The Unbearable Lightness of Being (and the alarming results of the IPBES global biodiversity assessment)
Article issued by Ignace Schops, President of EUROPARC Federation
The Unbearable Lightness of Being
The Intergovernmental Panel on Biodiversity and Ecosystem Services – IPBES – is very clear: we are destroying what keeps us alive. In the recently launched Global Assessment Report on Biodiversity and Ecosystem Services, hundreds of scientists from more than fifty countries sound the alarm: nature and its biodiversity have never been this bad in human history.
A million species are threatened with extinction, the rate of extinction is increasing and serious consequences for humanity are now very likely,
the scientists say. “We are affecting the fundamentals of our economies, livelihoods, food security, health and quality of life worldwide”. The impact of humanity on species and ecosystems is too heavy and we are rapidly losing our comfort zone. It is like Greta Thunberg already stated: “we need to panic”!
There are a series of alarming numbers:
- the rate at which animal and plant species are declining is tens to hundreds of times higher than in the last ten million years;
- 1 million of the roughly 8 million known species are threatened – a thinning that occurred only five times before in world history (the last time 66 million years ago, when the dinosaurs, among others, disappeared);
- 85 percent of the marshes have already disappeared;
- one-third of the corals, one-third of the marine mammals and more than forty percent of the amphibians are endangered;
- the timber harvest has increased by almost half since 1970; even of our domesticated and bred mammals, ten percent have died out in the last five centuries.
And not to forget: since 1970 the world population has doubled again. The essential, interconnected web of life on Earth is becoming smaller and more ragged, and that is a direct consequence of human activity. Those human activities are, in order of effect: more intensive use of land and sea; overexploitation of organisms, like logging, overfishing, etc.; pollution over-all. Plastic pollution has increased a tenfold since 1980; transport of invasive alien species has increased by 70% since 1970, ….

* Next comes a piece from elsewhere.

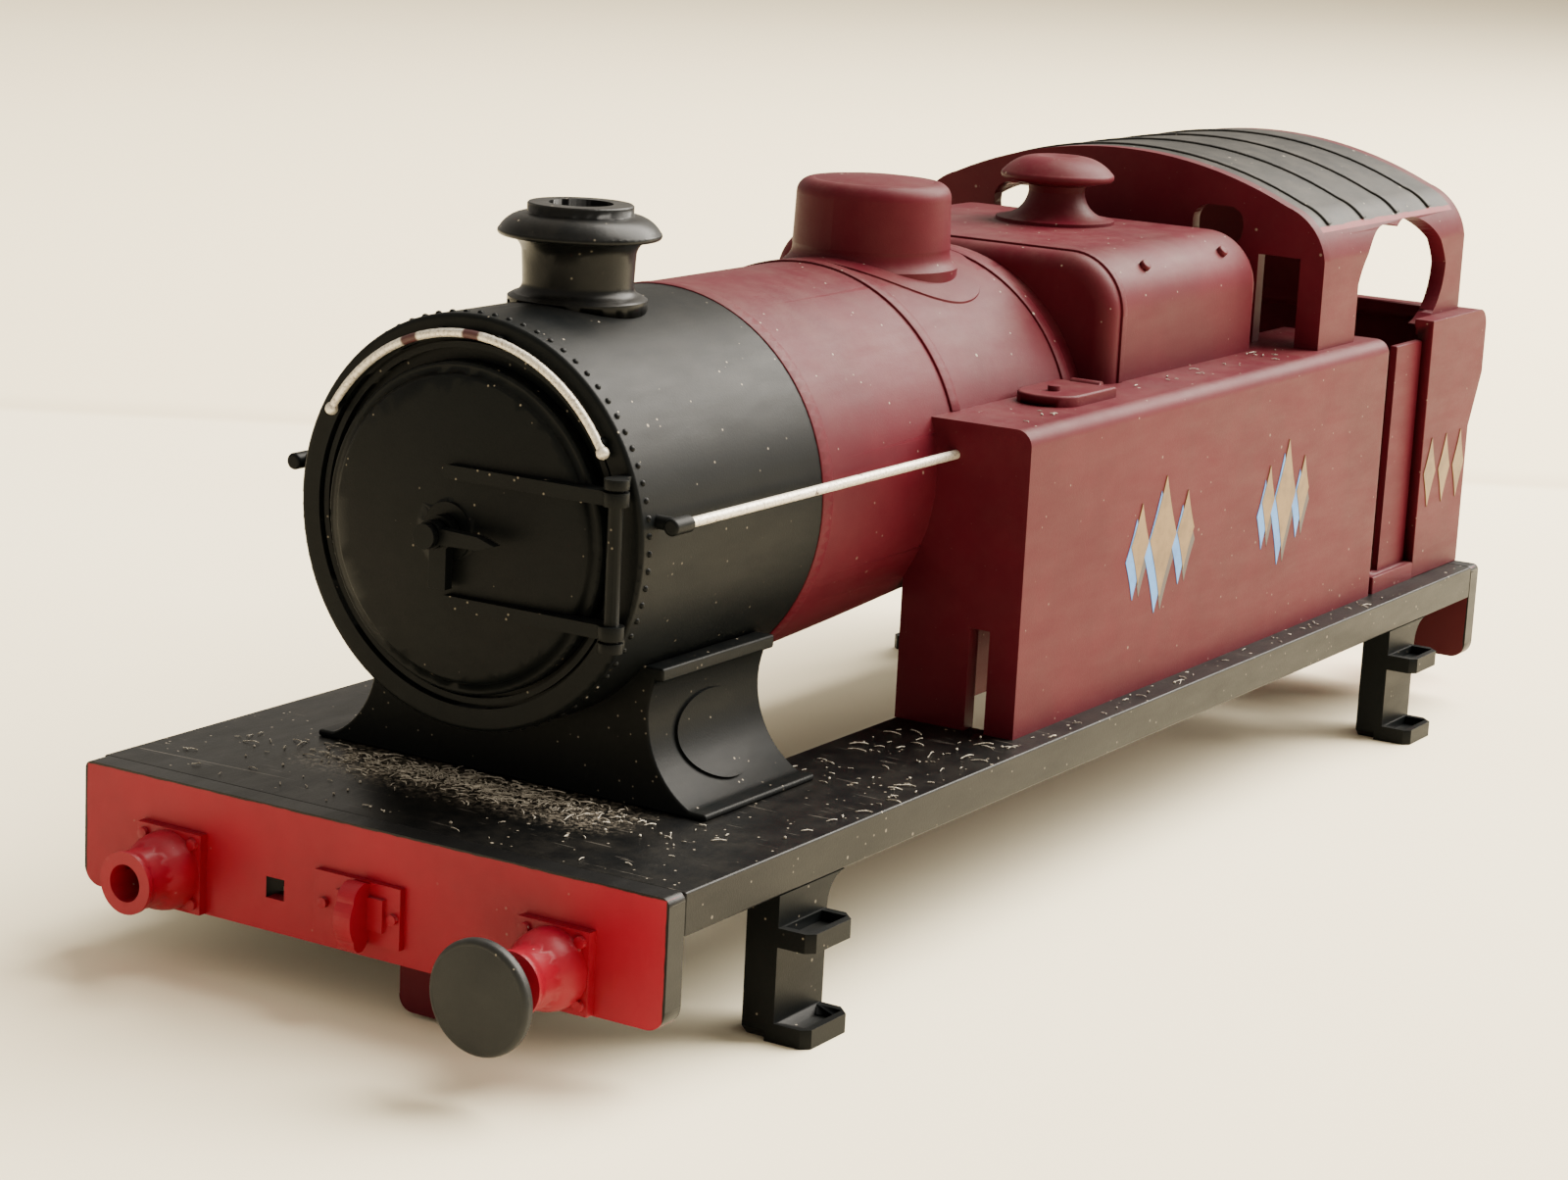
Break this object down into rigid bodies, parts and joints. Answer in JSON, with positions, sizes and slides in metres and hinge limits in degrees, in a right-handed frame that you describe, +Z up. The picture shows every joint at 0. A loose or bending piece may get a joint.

And global warming of course! There is a similarity between the fight against biodiversity loss, ecosystems degradation, and global warming: we have already set ourselves goals, and we have not achieved them. In four of the twenty objectives for 2020 of the 2010 Convention on Biodiversity, we are more or less on schedule. For six objectives we fail! Next year, in 2020, a new international biodiversity agreement should be concluded in the Chinese city of Kunming.
A Transformative change
Oh yes, there is hope. According to the report, there are still solutions. Yet, if we immediately protect all species and their essential habitats and ecosystems – half earth – and are prepared to make fundamental changes to our way of life. We had to do the latter to protect ourselves against the worst effects of global warming. Both problems are strongly intertwined. If nature deteriorates, it is because we plunder, pollute, repress and warm them up.
The scientists say that biodiversity can still be saved, but only with drastic measures. They themselves speak of “transformative” interventions. They require policy and have social and economic consequences that must also be absorbed. Exactly what policy we must pursue is a difficult choice and feed for negotiations. The report offers a wide range of possible actions and trajectories to achieve more sustainability across the different sectors: agriculture, fishing, water use, urbanization, energy, trade, energy production, economic growth.
EUROPARC Federation: safeguarding species and ecosystems is safeguarding ourselves!
Sustainable nature, valued by people. EUROPARC seeks to build a strong, united voice for Europe’s natural heritage. So we have a responsibility towards the outcome of this report!
United with all our members and allies we prove every day that it is possible to safeguard and maintain the wild while building strong, inclusive and sustainable societies.
We have a choice! If we don’t do it, who will? If we don’t do it together, how will we do it? And if we don’t do it now, when will we do it? Let’s not destroy what keeps us alive.
Think globally, act locally and change personally!